ASTK18463U Machine Learning for Social Scientists

Volume 2024/2025
Education

Full-degree students enrolled at the Department of Political Science, UCPH

  • MSc in Political Science
  • MSc in Social Science
  • MSc in Security Risk Management
  • Bachelor in Political Science

 

Full-degree students enrolled at the Faculty of Social Science, UCPH

  • To be informed

 

The course is open to:

  • Exchange and Guest students from abroad
  • Credit students from Danish Universities
  • Open University students

 

The course is scheduled 2 hours weekly. The classroom is booked for 2 hours after lecture, for practicing without lecturer.

Content

This class teaches supervised machine learning methods, i.e. statistical methods for prediction and description tasks. We will focus on methods that are relevant to social science, especially ones using text as data.

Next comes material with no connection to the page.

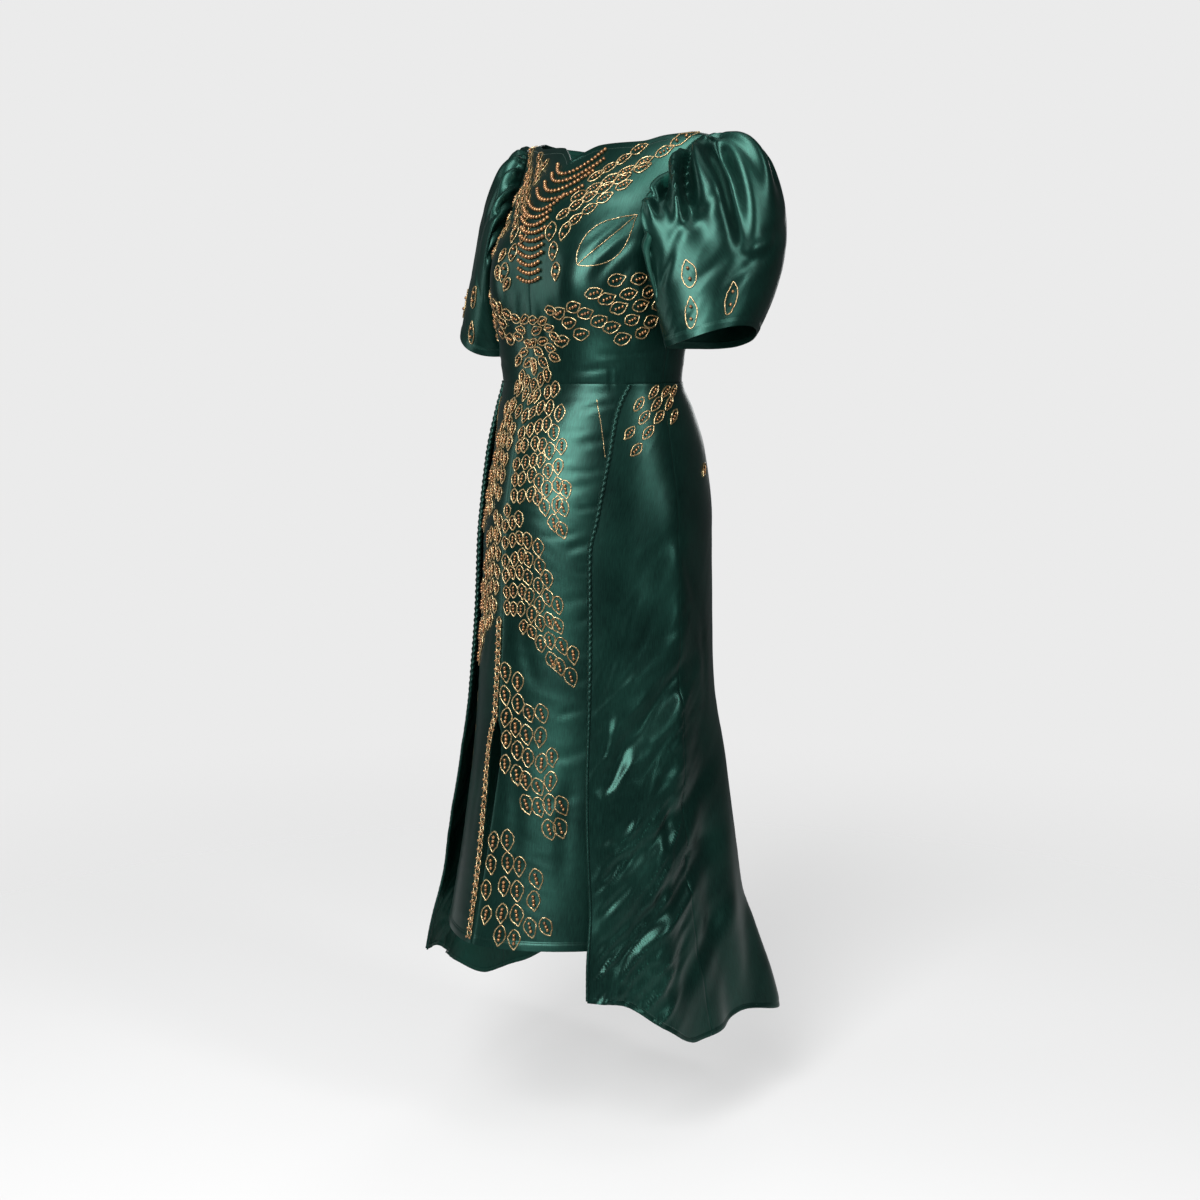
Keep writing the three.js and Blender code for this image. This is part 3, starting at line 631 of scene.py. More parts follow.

The programming language used is R.

 

We will cover (1) text-as-data skills such as preprocessing, TF-IDF, dictionary methods and keyword selection; (2) basics of supervised learning such as performance metrics, train-test splits, cross-validation and regularization; (3) prediction methods such as logistic regression, softmax regression, Naive Bayes models and support vector machines, plus scaling methods like item-response theory models; (4) neural networks and their architecture, including deep neural nets, word embedding models and transformers; and finally (5) applications of neural nets to text-as-data (large language models, text classification).

Learning Outcome

Knowledge:

Understand the possible models for supervised learning tasks relevant to social sciences, their downsides and upsides depending on the task, and their inner workings.

Skills:

Be able to process data for use by these models, run the models themselves, interpret results, and understand the necessary software and hardware requirements.

Competences:

Be a critical user of supervised machine learning methods for prediction and description problems.

Literature

Grimmer, Justin, Margaret E. Roberts, and Brandon M. Stewart. Text as data: A new framework for machine learning and the social sciences. Princeton University Press, 2022.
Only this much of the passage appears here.